▶

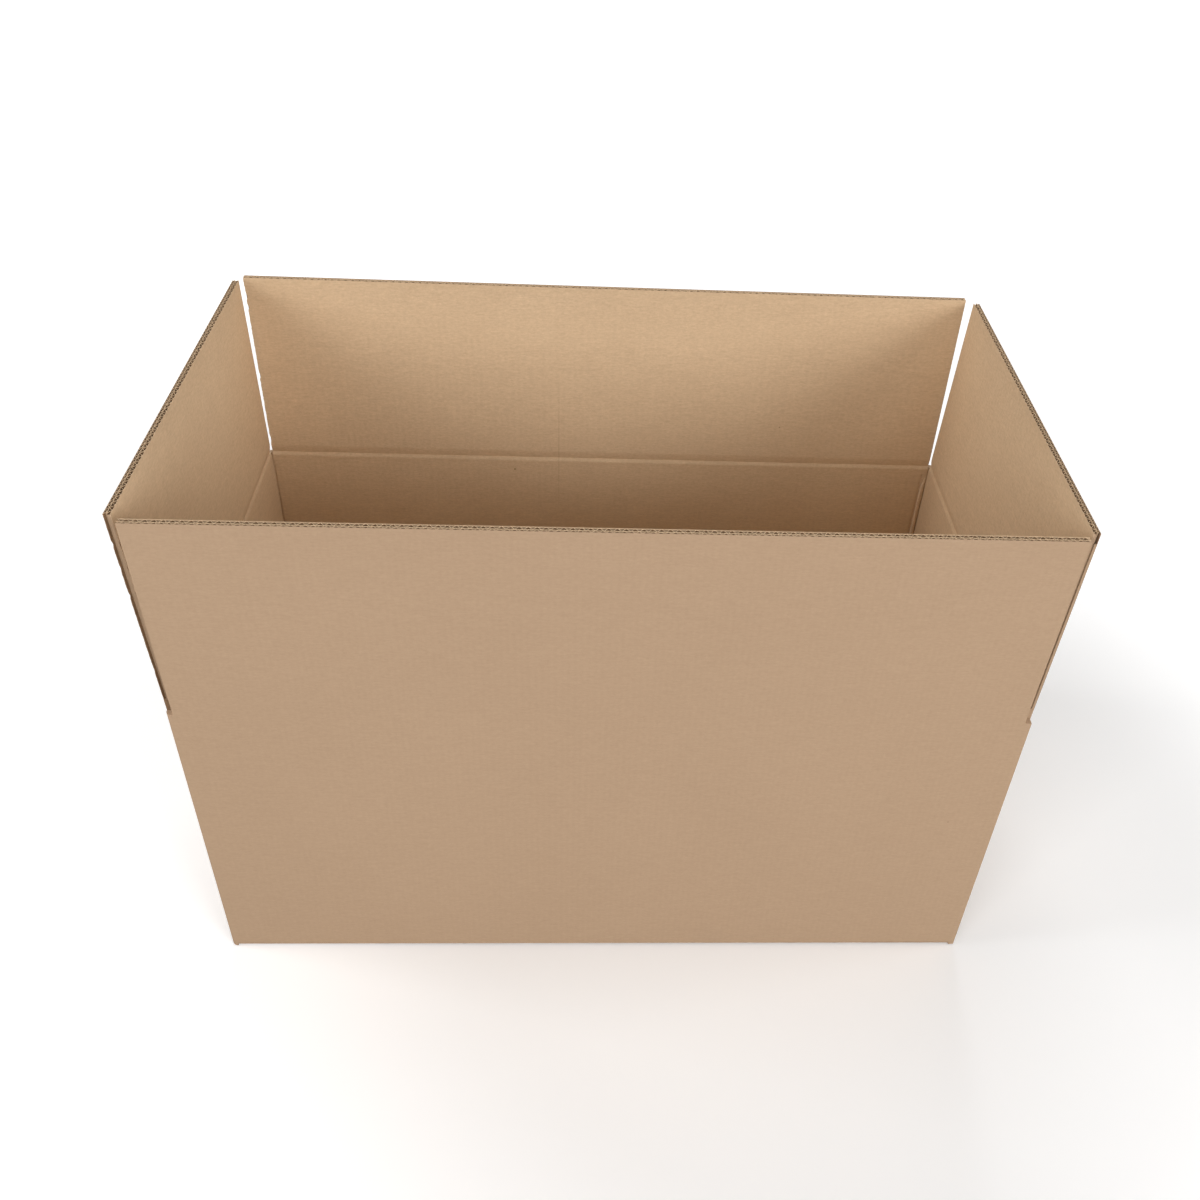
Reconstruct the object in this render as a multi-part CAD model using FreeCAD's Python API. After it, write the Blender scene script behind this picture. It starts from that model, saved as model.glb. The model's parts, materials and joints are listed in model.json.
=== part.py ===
import FreeCAD, Part
import math
import os

os.makedirs("parts", exist_ok=True)

# An open regular slotted carton of double wall corrugated board, in millimetres.
# X runs along the long walls, Y runs from the front wall to the back wall, Z is up.
# The origin is the middle of the base, on the surface that the box stands on.

# Overall size, over the outer faces of the walls
box_length = 870.0
box_width = 475.0
long_crease_height = 390.0

# The board: three liners with a fine flute outside and a coarse flute inside
liner = 0.28
medium = 0.22
fine_flute_height = 2.4
fine_flute_pitch = 6.4
coarse_flute_height = 3.6
coarse_flute_pitch = 7.8
bond_share = 0.12
open_flute_depth = 20.0
flute_end_margin = 1.0

# How far a cutting shape stands out of what it cuts
cut_overshoot = 1.0

# Folds
fold_radius = 6.0
inner_corner_radius = 1.0
crease_relief = 0.15

# Top flaps, which stand open and lean a little outwards
long_flap_lean = 1.2
short_flap_lean = 1.6
flap_meeting_gap = 1.0
flap_stack_clearance = 0.4

# Slots between neighbouring flaps
slot_clearance = 0.8
slot_post_clearance = 0.4
rear_slot_allowance = 1.2
slot_end_drop = 1.0

# Base: short flaps folded in first, long flaps under them
base_stack_clearance = 0.3
base_seam_gap = 1.0
base_short_flap_length = 237.0

# Glued lap of the manufacturer's joint, inside the front wall at its right end
lap_width = 38.0
lap_thickness = 3.6
lap_end_taper = 18.0
lap_top_clearance = 3.0
lap_base_clearance = 2.0
joint_setback = 0.8
joint_fold_radius = 3.0

# Closing tape along the base seam, pressed flush into the board
tape_width = 50.0
tape_thickness = 0.1
tape_wrap_height = 62.0

# Sizes that follow from those above
board = 3 * liner + fine_flute_height + coarse_flute_height
half_length = box_length / 2
half_width = box_width / 2
short_crease_height = long_crease_height - board - flap_stack_clearance
flap_length = (box_width - flap_meeting_gap) / 2
top_edge_height = long_crease_height + flap_length
slot_inset = board + slot_clearance
rear_slot_inset = slot_inset + rear_slot_allowance
post_inset = board + slot_post_clearance
base_short_level = board + base_stack_clearance
slot_bottom = long_crease_height - slot_end_drop


def save(shape, node):
    shape.exportStep("parts/" + node + ".step")


def prism(points, along):
    """A solid from a flat outline, drawn out along a vector."""
    outline = Part.makePolygon(points + points[:1])
    return Part.Face(outline).extrude(along)


def flute_pocket(centre, base, tip, pitch, height, top):
    """One open flute, seen at a cut edge as a triangle with its tip cut off.

    The wide side lies on the liner at depth base, the narrow side at depth tip.
    """
    bond = bond_share * pitch
    slope = math.atan2(height - medium, pitch / 2 - bond)
    wall = medium / math.sin(slope)
    wide = (pitch - bond - wall) / 2
    narrow = max(bond - wall, wall) / 2
    level = top - open_flute_depth
    corners = [
        FreeCAD.Vector(centre - wide, base, level),
        FreeCAD.Vector(centre + wide, base, level),
        FreeCAD.Vector(centre + narrow, tip, level),
        FreeCAD.Vector(centre - narrow, tip, level),
    ]
    return prism(corners, FreeCAD.Vector(0, 0, open_flute_depth + cut_overshoot))


def flute_row(start, end, outer_depth, pitch, height, top):
    """All flutes of one corrugated layer, on both sides of its wavy medium."""
    run = end - start - 2 * flute_end_margin
    count = int(run / (pitch / 2))
    first = (start + end) / 2 - (count - 1) * pitch / 4
    near = outer_depth
    far = outer_depth + height
    pockets = []
    for index in range(count):
        centre = first + index * pitch / 2
        if centre - pitch / 2 < start or centre + pitch / 2 > end:
            continue
        if index % 2:
            pockets.append(flute_pocket(centre, near, far - medium, pitch, height, top))
        else:
            pockets.append(flute_pocket(centre, far, near + medium, pitch, height, top))
    return pockets


def standing_flap(start, end, length, lean):
    """A flap on its crease line: X along it, Y inwards from its outer face, Z up.

    Its foot is cut at 45 degrees from the outer face, so that it can fold square.
    """
    section = [
        FreeCAD.Vector(start, 0, crease_relief),
        FreeCAD.Vector(start, 0, length),
        FreeCAD.Vector(start, board, length),
        FreeCAD.Vector(start, board, crease_relief + board),
    ]
    flap = prism(section, FreeCAD.Vector(end - start, 0, 0))
    fine = flute_row(start, end, liner, fine_flute_pitch, fine_flute_height, length)
    coarse_start = 2 * liner + fine_flute_height
    coarse = flute_row(start, end, coarse_start, coarse_flute_pitch, coarse_flute_height, length)
    flap = flap.cut(Part.makeCompound(fine + coarse))
    flap = flap.Solids[0]
    flap.rotate(FreeCAD.Vector(0, 0, 0), FreeCAD.Vector(1, 0, 0), lean)
    return flap


def turned(shape, angle, place):
    shape.rotate(FreeCAD.Vector(0, 0, 0), FreeCAD.Vector(0, 0, 1), angle)
    shape.translate(place)
    return shape


def long_fold(start, end):
    """Front wall and its base flap, folded from one panel, along X, with its outer face at Y 0."""
    reach = half_width - base_seam_gap / 2
    bend = fold_radius * math.sqrt(0.5)
    outer_side = Part.LineSegment(
        FreeCAD.Vector(start, 0, long_crease_height - crease_relief),
        FreeCAD.Vector(start, 0, fold_radius),
    )
    outer_fold = Part.Arc(
        FreeCAD.Vector(start, 0, fold_radius),
        FreeCAD.Vector(start, fold_radius - bend, fold_radius - bend),
        FreeCAD.Vector(start, fold_radius, 0),
    )
    rest = [
        FreeCAD.Vector(start, fold_radius, 0),
        FreeCAD.Vector(start, reach, 0),
        FreeCAD.Vector(start, reach, board),
        FreeCAD.Vector(start, board, board),
        FreeCAD.Vector(start, board, long_crease_height - crease_relief - board),
        FreeCAD.Vector(start, 0, long_crease_height - crease_relief),
    ]
    edges = [outer_side.toShape(), outer_fold.toShape()] + Part.makePolygon(rest).Edges
    section = Part.Face(Part.Wire(edges))
    return section.extrude(FreeCAD.Vector(end - start, 0, 0))


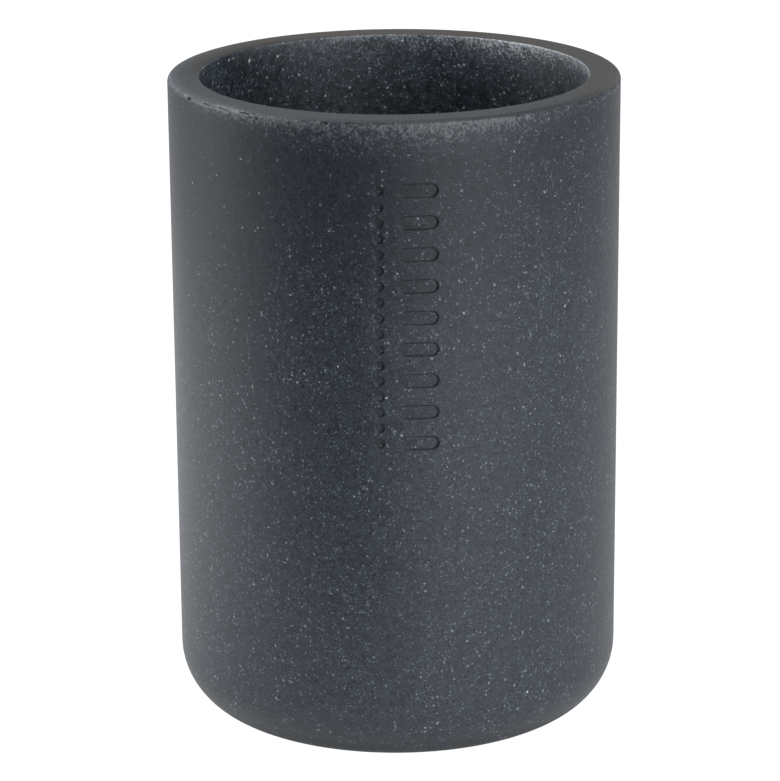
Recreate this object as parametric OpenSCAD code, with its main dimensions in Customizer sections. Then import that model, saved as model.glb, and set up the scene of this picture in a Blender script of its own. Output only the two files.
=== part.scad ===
// Bathroom tumbler: a cast stone-look resin vessel on a bonded non-slip pad.
// Millimetres, +Z up, with the origin at the middle of the pad's underside. The motif faces -Y.

/* [Body] */
// Height of the cast body, from its underside to the rim
body_h = 109.5; // [90:0.5:130]
// Diameter of the side at the rim
rim_d = 75; // [68:0.5:90]
// Diameter that the side would have at the underside, without its round foot
foot_d = 74; // [66:0.5:86]
// Thickness of the wall at the rim
rim_wall = 5.3; // [4:0.1:8]
// Thickness that the wall gains from the rim down to the floor, so that the mould's core comes out
wall_gain = 0.3; // [0:0.05:1]
// Thickness of the floor
floor_t = 8; // [6:0.5:12]

/* [Rounded edges] */
// Radius of the foot, between side and underside
foot_r = 11.5; // [6:0.5:15]
// Radius of the rim's outer edge
rim_outer_r = 0.9; // [0.4:0.1:1.5]
// Radius of the rim's inner edge
rim_inner_r = 0.4; // [0.2:0.1:1.5]
// Radius of the corner between the inner wall and the floor
floor_r = 6; // [3:0.5:10]

/* [Debossed motif] */
// Depth of the motif in the side
motif_depth = 0.35; // [0.2:0.05:0.8]
// Distance from the rim down to the highest bar
motif_drop = 10.2; // [6:0.2:20]
// Number of bars in the upright row
bar_count = 9; // [3:1:11]
// Distance between the middles of two bars
bar_pitch = 5.2; // [4:0.1:6]
// Width of a bar, round the side
bar_w = 6.4; // [3:0.1:9]
// Height of a bar
bar_h = 2.2; // [1:0.1:3]
// Angle round the side at which the row of bars stands, to the right of the front
bar_turn = 5.5; // [4:0.5:12]
// Diameter of the round dimples in the row beside the bars
dimple_d = 1.5; // [0.8:0.1:2]
// Angle round the side at which the row of dimples stands, to the left of the front
dimple_turn = 4.2; // [3:0.1:12]

/* [Base pad] */
// Thickness of the foam pad
pad_t = 1.5; // [1:0.1:3]
// Thickness of the adhesive film that holds it
film_t = 0.2; // [0.1:0.05:0.5]
// Height by which the pad stands proud of the underside
pad_proud = 0.5; // [0.2:0.1:0.8]
// Width of the flat ring left bare between the pad's recess and the round foot
land_w = 2.2; // [1:0.1:4]
// Gap between the pad's edge and the edge of its recess
pad_gap = 0.3; // [0.1:0.05:0.8]

/* [Hidden] */
$fn = 180;

// Length by which a cutting shape runs past what it cuts
overrun = 1;

// The side leans out as it rises: its radius at a height, and its lean
function side_x(z) = foot_d / 2 + (rim_d - foot_d) / 2 * z / body_h;
side_lean = atan((rim_d - foot_d) / 2 / body_h);

// The inner wall, parallel to the side apart from what it gains in thickness
function wall_x(z) = side_x(z) - rim_wall - wall_gain * (body_h - z) / (body_h - floor_t);
wall_lean = atan((wall_x(body_h) - wall_x(floor_t)) / (body_h - floor_t));

// Middles of the rounded edges, each touching the straight line that leans beside it
foot_x = side_x(foot_r) - foot_r / cos(side_lean);
rim_outer_z = body_h - rim_outer_r;
rim_outer_x = side_x(rim_outer_z) - rim_outer_r / cos(side_lean);
rim_inner_z = body_h - rim_inner_r;
rim_inner_x = wall_x(rim_inner_z) + rim_inner_r / cos(wall_lean);
floor_z = floor_t + floor_r;
floor_x = wall_x(floor_z) - floor_r / cos(wall_lean);

// Point where a rounded edge with this middle meets a line of this lean, on the line's right or left
function meets_right(x, z, r, lean) = [x + r * cos(lean), z - r * sin(lean)];
function meets_left(x, z, r, lean) = [x - r * cos(lean), z + r * sin(lean)];

// The pad sits in a recess that leaves a flat ring inside the round foot
recess_r = foot_x - land_w;
recess_depth = pad_t + film_t - pad_proud;
pad_r = recess_r - pad_gap;

// The motif's rows, with a dimple beside each bar and one between each two
dimple_count = 2 * bar_count - 1;
dimple_pitch = bar_pitch / 2;
motif_top_z = body_h - motif_drop - bar_h / 2;
motif_low_z = motif_top_z - (bar_count - 1) * bar_pitch;

// Half section of the vessel's outside, from the axis outwards
module outer_section() {
    polygon([
        [0, 0],
        [foot_x, 0],
        [foot_x, foot_r],
        meets_right(foot_x, foot_r, foot_r, side_lean),
        meets_right(rim_outer_x, rim_outer_z, rim_outer_r, side_lean),
        [rim_outer_x, rim_outer_z],
        [rim_outer_x, body_h],
        [0, body_h]
    ]);
    translate([foot_x, foot_r]) circle(foot_r);
    translate([rim_outer_x, rim_outer_z]) circle(rim_outer_r);
}

// Half section of the space inside, running past the rim
module cavity_section() {
    difference() {
        polygon([
            [0, floor_t],
            [floor_x, floor_t],
            [floor_x, floor_z],
            meets_right(floor_x, floor_z, floor_r, wall_lean),
            meets_left(rim_inner_x, rim_inner_z, rim_inner_r, wall_lean),
            [rim_inner_x, rim_inner_z],
            [rim_inner_x, body_h + overrun],
            [0, body_h + overrun]
        ]);
        translate([rim_inner_x, rim_inner_z]) circle(rim_inner_r);
    }
    translate([floor_x, floor_z]) circle(floor_r);
}

// The casting before the motif: a body of revolution with the pad's recess in its underside
module plain_casting() {
    rotate_extrude() difference() {
        outer_section();
        cavity_section();
        translate([0, -overrun]) square([recess_r, recess_depth + overrun]);
    }
}

// Skin of the side, as deep as the motif, from below its lowest bar to above its highest
module side_skin() {
    low_z = motif_low_z - bar_h - dimple_d;
    high_z = motif_top_z + bar_h + dimple_d;
    rotate_extrude() polygon([
        [side_x(low_z) - motif_depth, low_z],
        [side_x(low_z) + overrun, low_z],
        [side_x(high_z) + overrun, high_z],
        [side_x(high_z) - motif_depth, high_z]
    ]);
}

// Places a flat outline on the side at a height and turn, as a prism that runs in and out through the skin
module on_side(z, turn) {
    rotate([0, 0, turn])
        translate([0, -side_x(z), z])
            rotate([90, 0, 0])
                linear_extrude(2 * (motif_depth + overrun), center = true) children();
}

// Outline of a bar with round ends
module bar_outline() {
    half_run = (bar_w - bar_h) / 2;
    square([2 * half_run, bar_h], center = true);
    for (end = [-1, 1]) translate([end * half_run, 0]) circle(bar_h / 2);
}

// What the motif takes out of the side: an upright row of plain bars, and a row of dimples beside it
module motif() {
    intersection() {
        side_skin();
        union() {
            for (i = [0 : bar_count - 1]) on_side(motif_top_z - i * bar_pitch, bar_turn) bar_outline();
            for (i = [0 : dimple_count - 1]) {
                on_side(motif_top_z - i * dimple_pitch, -dimple_turn) circle(dimple_d / 2);
            }
        }
    }
}

// Cast resin vessel: side wall, floor, flat rim and round foot
module tumbler_body() {
    color([0.26, 0.28, 0.31]) translate([0, 0, pad_proud]) difference() {
        plain_casting();
        motif();
    }
}

// Adhesive film between the pad and the ceiling of its recess
module adhesive_film() {
    color([0.78, 0.76, 0.68]) translate([0, 0, pad_t]) cylinder(h = film_t, r = pad_r);
}

// Non-slip foam pad that the tumbler stands on
module base_pad() {
    color([0.08, 0.08, 0.09]) cylinder(h = pad_t, r = pad_r);
}

tumbler_body();
adhesive_film();
base_pad();
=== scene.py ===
"""Looks of the bathroom tumbler: cast resin with pale flakes, on a foam pad, in soft studio light."""
import math
import random

import bpy
import numpy as np
from mathutils import Matrix, Vector


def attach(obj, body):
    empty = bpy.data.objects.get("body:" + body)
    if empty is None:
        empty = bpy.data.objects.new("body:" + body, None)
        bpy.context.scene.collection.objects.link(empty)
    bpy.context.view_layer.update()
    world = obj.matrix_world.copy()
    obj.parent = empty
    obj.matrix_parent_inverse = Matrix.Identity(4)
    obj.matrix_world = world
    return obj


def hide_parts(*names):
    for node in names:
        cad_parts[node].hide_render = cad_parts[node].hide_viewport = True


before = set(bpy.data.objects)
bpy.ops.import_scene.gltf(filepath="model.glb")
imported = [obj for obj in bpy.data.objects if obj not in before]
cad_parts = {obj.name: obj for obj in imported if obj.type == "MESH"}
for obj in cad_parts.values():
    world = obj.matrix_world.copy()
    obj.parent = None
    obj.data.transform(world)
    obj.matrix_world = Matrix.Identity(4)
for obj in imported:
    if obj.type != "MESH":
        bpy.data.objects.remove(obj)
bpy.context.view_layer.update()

MM = 0.001

# Sizes of the casting in millimetres, measured up from its own underside, as the CAD model has them
BODY_H = 109.5
RIM_D = 75.0
FOOT_D = 74.0
RIM_WALL = 5.3
WALL_GAIN = 0.3
FLOOR_T = 8.0
FOOT_R = 11.5
RIM_OUTER_R = 0.9
RIM_INNER_R = 0.4
FLOOR_R = 6.0
PAD_T = 1.5
FILM_T = 0.2
PAD_PROUD = 0.5
LAND_W = 2.2
RECESS_EDGE_R = 0.2

# The debossed motif, in millimetres and in degrees round the side
MOTIF_DEPTH = 0.35
MOTIF_DROP = 10.2
BAR_COUNT = 9
BAR_PITCH = 5.2
BAR_W = 6.4
BAR_H = 2.2
BAR_TURN = 5.5
DIMPLE_D = 1.5
DIMPLE_TURN = -4.2
GROOVE_EDGE = 0.34
MOTIF_MARGIN = 0.6

# Columns round the casting, the mesh's step in the motif, and how far below the rim its close columns and
# its nicks reach
PLAIN_COLUMNS = 120
SIDE_COLUMNS = 90
RIM_COLUMNS = 600
NICK_COLUMNS = 300
NICK_TURNS = (-67.0, -35.0)
MOTIF_STEP = 0.16
RIM_ZONE = 3.0
# Radius of the innermost ring under the foot and on the floor, inside which the mesh closes in one point
MIDDLE_R = 1.0
# The side is drawn in by this much, so that its true circle stays within the CAD model's box
INSET = 0.02

# Rings along each stretch of the half section
RECESS_RINGS = 4
RECESS_EDGE_RINGS = 3
LAND_RINGS = 3
FOOT_RINGS = 28
LOW_SIDE_RINGS = 10
HIGH_SIDE_RINGS = 4
RIM_SIDE_RINGS = 7
RIM_OUTER_RINGS = 16
RIM_FACE_RINGS = 4
RIM_INNER_RINGS = 5
RIM_WALL_RINGS = 3
WALL_RINGS = 24
FLOOR_EDGE_RINGS = 14
FLOOR_RINGS = 8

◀

Required task. Exactly and only the lines from the line with "Recreate this object" to the line with "dimple_turn = 4.2; // [3:0.1:12]", both included, are to be printed.

The reply.
Recreate this object as parametric OpenSCAD code, with its main dimensions in Customizer sections. Then import that model, saved as model.glb, and set up the scene of this picture in a Blender script of its own. Output only the two files.
=== part.scad ===
// Bathroom tumbler: a cast stone-look resin vessel on a bonded non-slip pad.
// Millimetres, +Z up, with the origin at the middle of the pad's underside. The motif faces -Y.

/* [Body] */
// Height of the cast body, from its underside to the rim
body_h = 109.5; // [90:0.5:130]
// Diameter of the side at the rim
rim_d = 75; // [68:0.5:90]
// Diameter that the side would have at the underside, without its round foot
foot_d = 74; // [66:0.5:86]
// Thickness of the wall at the rim
rim_wall = 5.3; // [4:0.1:8]
// Thickness that the wall gains from the rim down to the floor, so that the mould's core comes out
wall_gain = 0.3; // [0:0.05:1]
// Thickness of the floor
floor_t = 8; // [6:0.5:12]

/* [Rounded edges] */
// Radius of the foot, between side and underside
foot_r = 11.5; // [6:0.5:15]
// Radius of the rim's outer edge
rim_outer_r = 0.9; // [0.4:0.1:1.5]
// Radius of the rim's inner edge
rim_inner_r = 0.4; // [0.2:0.1:1.5]
// Radius of the corner between the inner wall and the floor
floor_r = 6; // [3:0.5:10]

/* [Debossed motif] */
// Depth of the motif in the side
motif_depth = 0.35; // [0.2:0.05:0.8]
// Distance from the rim down to the highest bar
motif_drop = 10.2; // [6:0.2:20]
// Number of bars in the upright row
bar_count = 9; // [3:1:11]
// Distance between the middles of two bars
bar_pitch = 5.2; // [4:0.1:6]
// Width of a bar, round the side
bar_w = 6.4; // [3:0.1:9]
// Height of a bar
bar_h = 2.2; // [1:0.1:3]
// Angle round the side at which the row of bars stands, to the right of the front
bar_turn = 5.5; // [4:0.5:12]
// Diameter of the round dimples in the row beside the bars
dimple_d = 1.5; // [0.8:0.1:2]
// Angle round the side at which the row of dimples stands, to the left of the front
dimple_turn = 4.2; // [3:0.1:12]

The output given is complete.